置賜では多くの衰弱した桜を見たが、中でもこの久保ザクラは特に衰弱していた。物乞いが桜の下で着けた火が燃え広がり、幹を焼いてしまったとのことで、確かに黒々とした姿をしている。焼け跡から新しい根が生えにくくなり、治療の効果がなかなか現れないのだという。一部の枝から僅かに花が出ているのみで、樹幹のほとんどは枯れてしまっているのではないかと思う。天気が良く、花は満開だったが、桜を見るというよりは巨大なカブトムシの標本でも見ているような気分になった。

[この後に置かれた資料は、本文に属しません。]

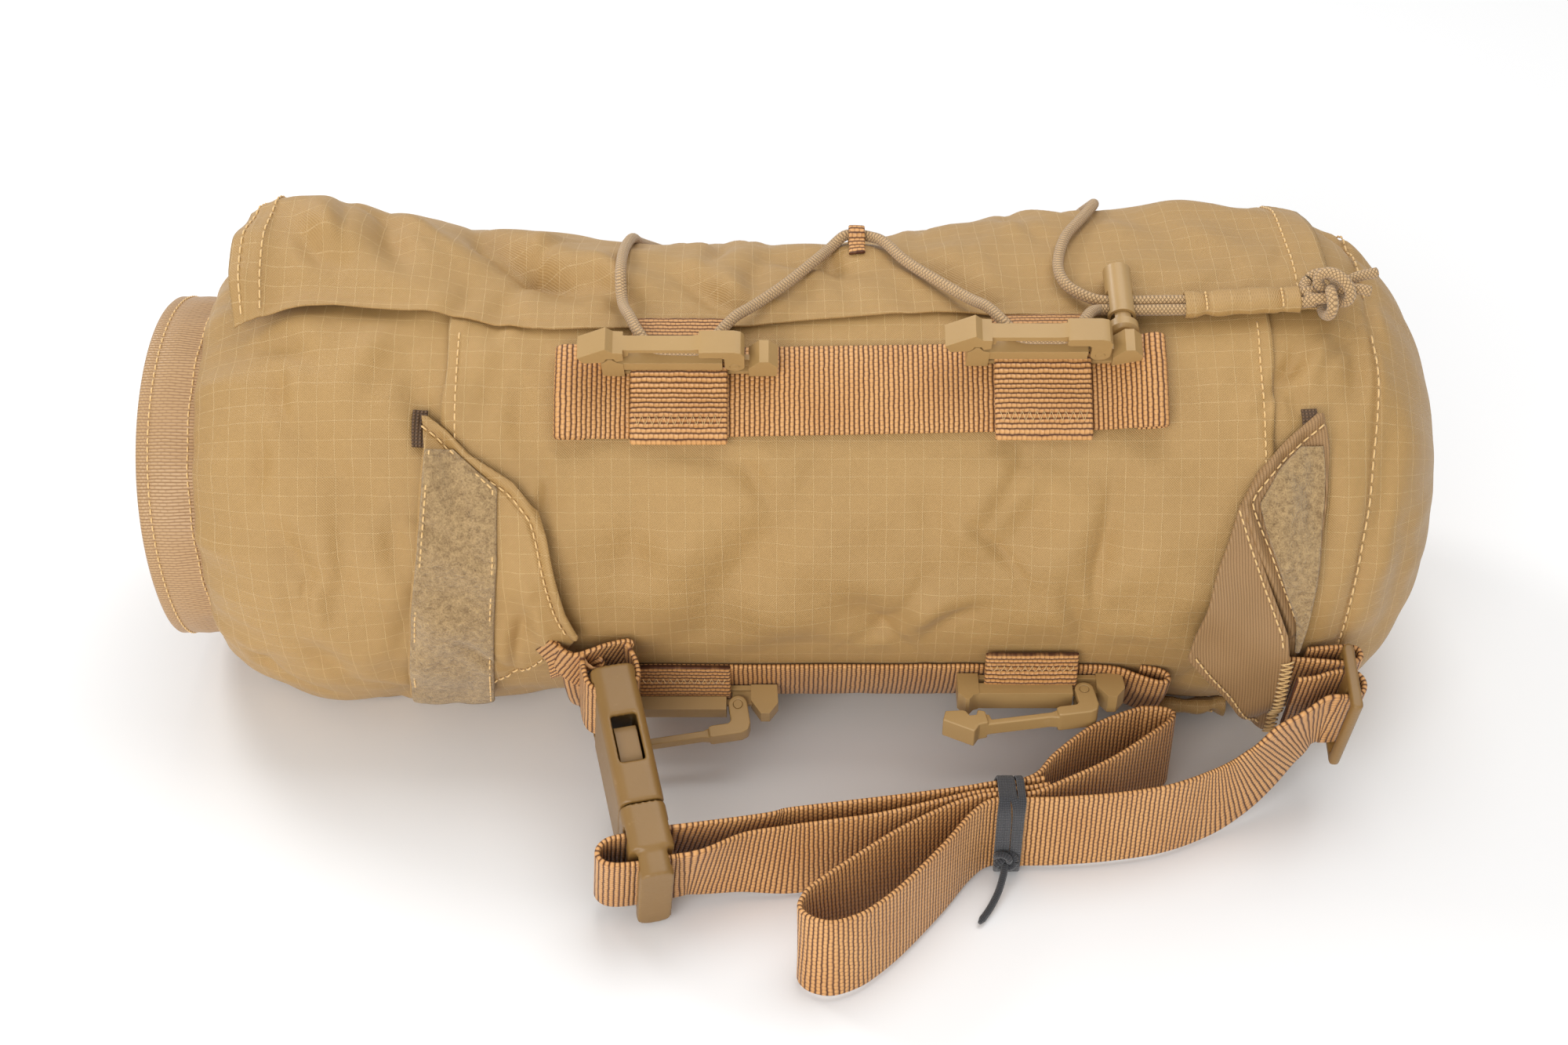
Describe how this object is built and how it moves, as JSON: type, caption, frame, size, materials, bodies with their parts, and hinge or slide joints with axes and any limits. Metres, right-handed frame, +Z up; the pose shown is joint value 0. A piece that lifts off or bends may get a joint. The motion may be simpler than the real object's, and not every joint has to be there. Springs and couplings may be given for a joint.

根元には治療の痕が見える。久保桜の周辺には桜の状態と治療についての資料が展示されていて、いかに桜の再生に力を入れているかがわかる。桜に関わる人たちの思いが報われてほしいと思う。


Note坂上田村麻呂公が奥州遠征の際に植えたとされる樹齢1200年のエドヒガン。田村麻呂公が植えたと伝えられる桜はこの地に3本残っており、そのうちの1本。
撮影2024年4月13日
名称伊佐沢の久保ザクラ
別称四反桜
樹種エドヒガン
所在地山形県長井市上伊佐沢2027
指定国指定天然記念物
樹齢1200年※1
300年以上※2
樹高13.0m※1
16.0m※2
根回不祥
幹周9.0m※2
枝張不祥
出典 ※1山形県公式観光サイト「やまがたへの旅」
※2環境省「巨樹・巨木林データベース」
巨樹・巨木林データベースでは一部の例外を除き、一定以上と推定できる古木の樹齢は「300年以上」に統一しているものと思われる。